(AIM): Extract the data exactly, missing nothing.

(DATA SEGMENT):
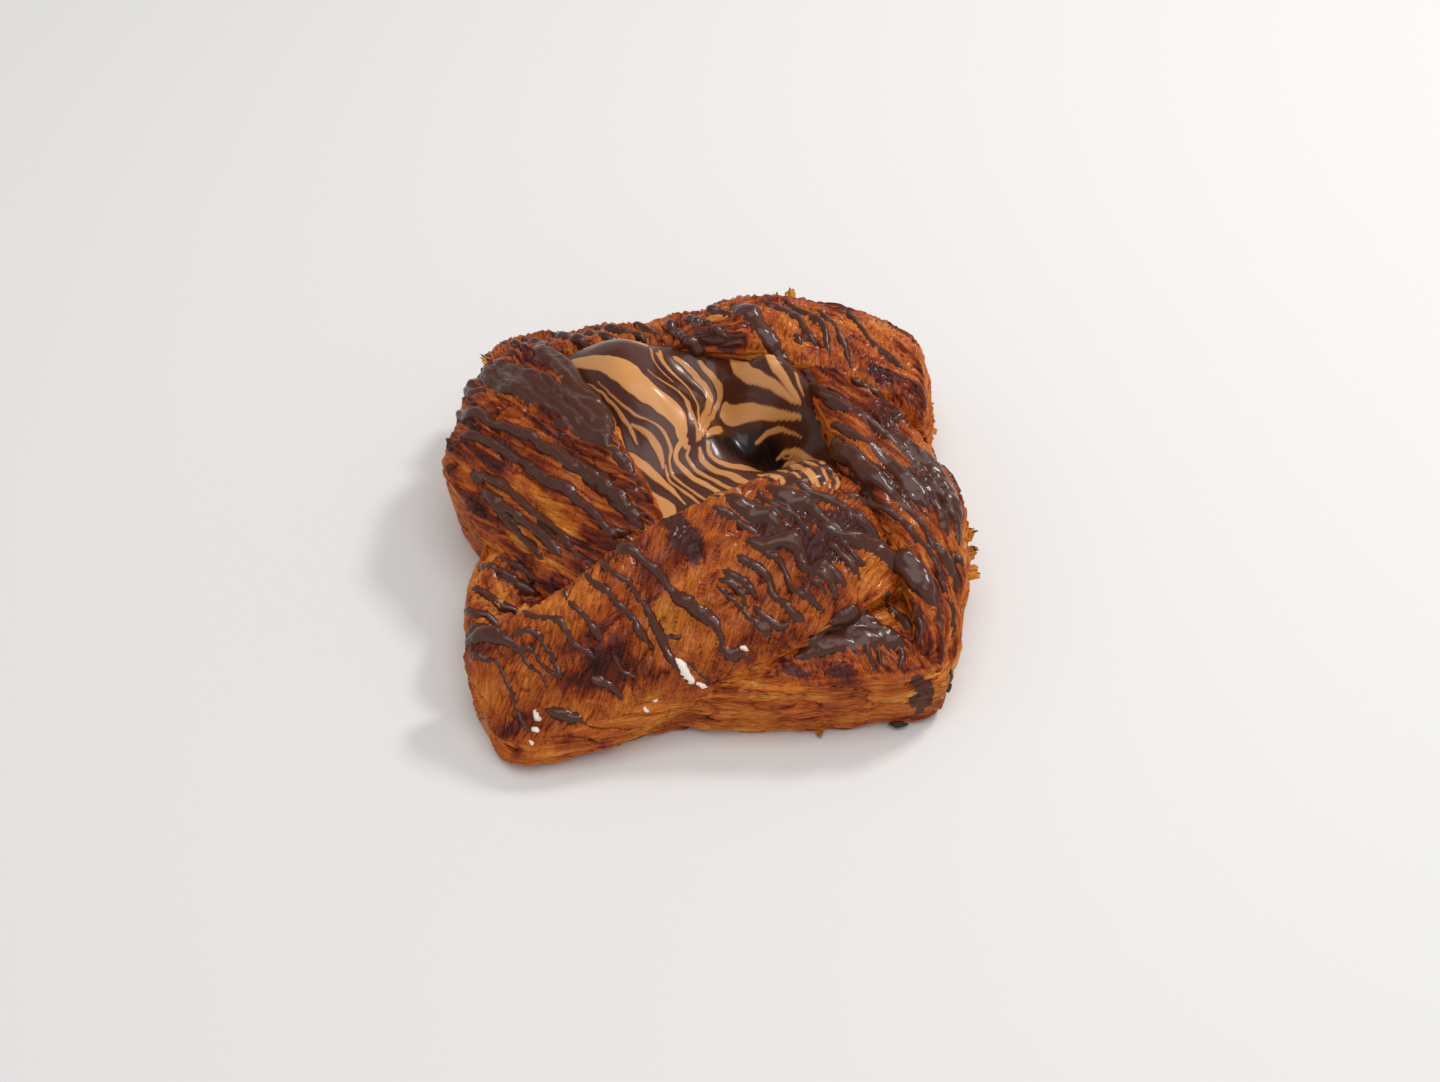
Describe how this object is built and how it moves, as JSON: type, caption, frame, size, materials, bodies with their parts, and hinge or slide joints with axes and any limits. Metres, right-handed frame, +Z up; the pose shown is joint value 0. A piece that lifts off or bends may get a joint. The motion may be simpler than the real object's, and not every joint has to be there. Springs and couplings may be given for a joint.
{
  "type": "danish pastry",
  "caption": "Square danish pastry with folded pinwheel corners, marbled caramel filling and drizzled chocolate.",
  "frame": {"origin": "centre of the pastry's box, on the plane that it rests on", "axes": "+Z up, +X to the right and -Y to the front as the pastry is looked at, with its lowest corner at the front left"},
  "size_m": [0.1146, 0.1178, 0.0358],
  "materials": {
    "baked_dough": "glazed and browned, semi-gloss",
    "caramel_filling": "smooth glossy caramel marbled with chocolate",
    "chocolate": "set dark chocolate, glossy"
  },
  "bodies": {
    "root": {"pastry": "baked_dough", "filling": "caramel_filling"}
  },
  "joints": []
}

(FINAL RESULT):
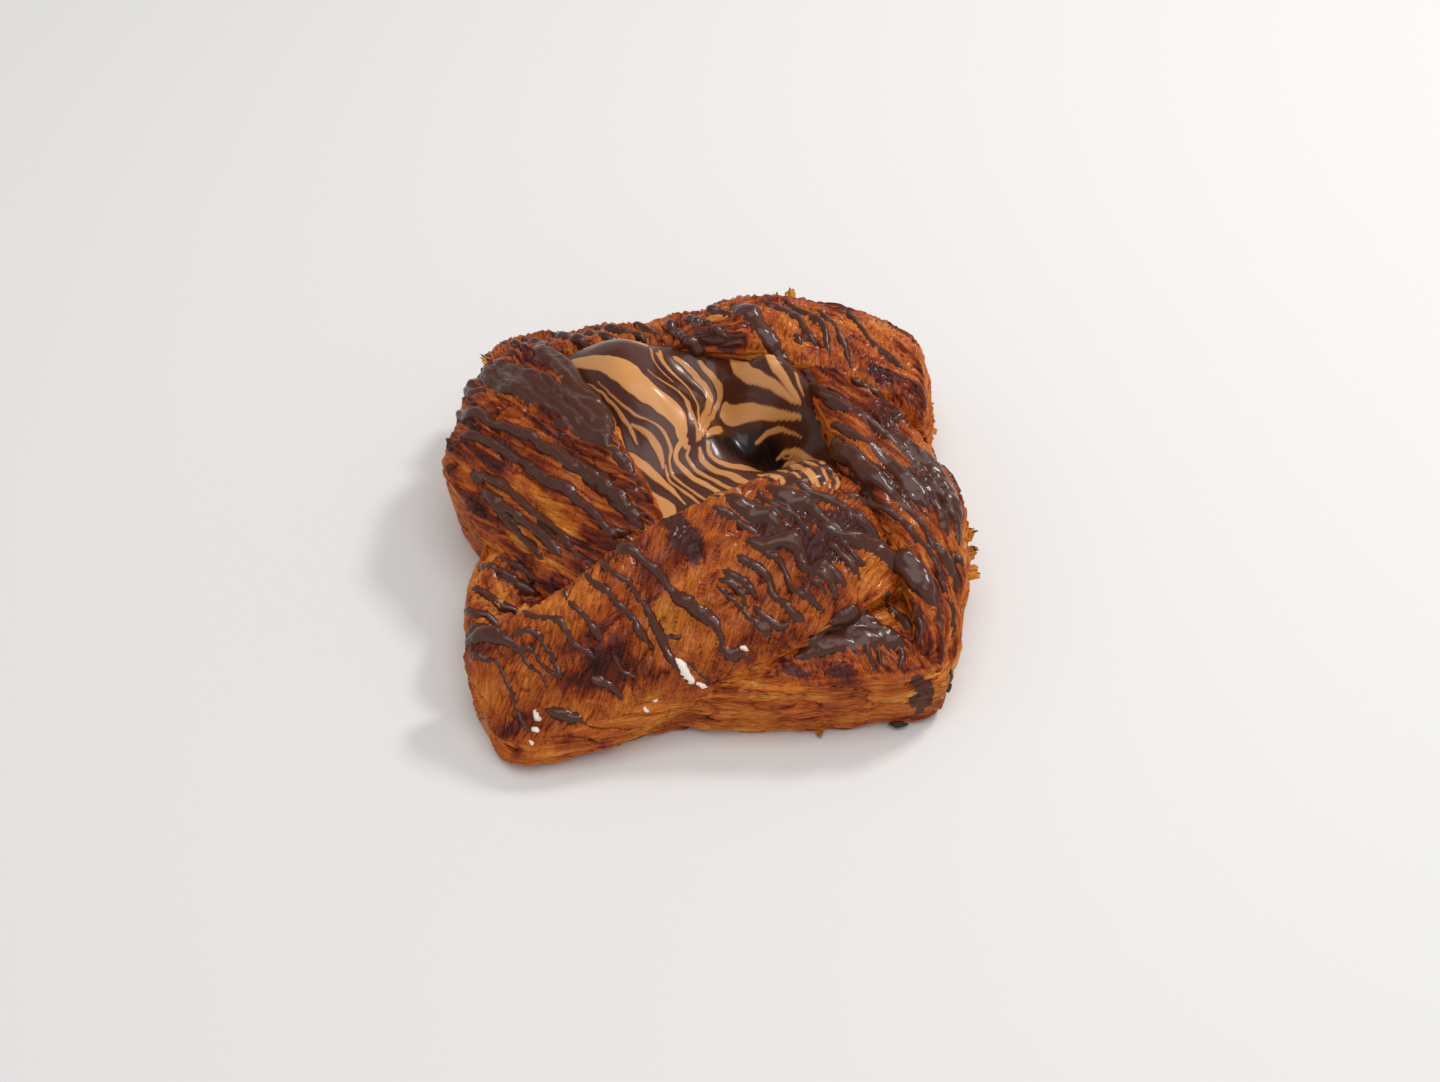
Describe how this object is built and how it moves, as JSON: type, caption, frame, size, materials, bodies with their parts, and hinge or slide joints with axes and any limits. Metres, right-handed frame, +Z up; the pose shown is joint value 0. A piece that lifts off or bends may get a joint. The motion may be simpler than the real object's, and not every joint has to be there. Springs and couplings may be given for a joint.
{
  "type": "danish pastry",
  "caption": "Square danish pastry with folded pinwheel corners, marbled caramel filling and drizzled chocolate.",
  "frame": {"origin": "centre of the pastry's box, on the plane that it rests on", "axes": "+Z up, +X to the right and -Y to the front as the pastry is looked at, with its lowest corner at the front left"},
  "size_m": [0.1146, 0.1178, 0.0358],
  "materials": {
    "baked_dough": "glazed and browned, semi-gloss",
    "caramel_filling": "smooth glossy caramel marbled with chocolate",
    "chocolate": "set dark chocolate, glossy"
  },
  "bodies": {
    "root": {"pastry": "baked_dough", "filling": "caramel_filling"}
  },
  "joints": []
}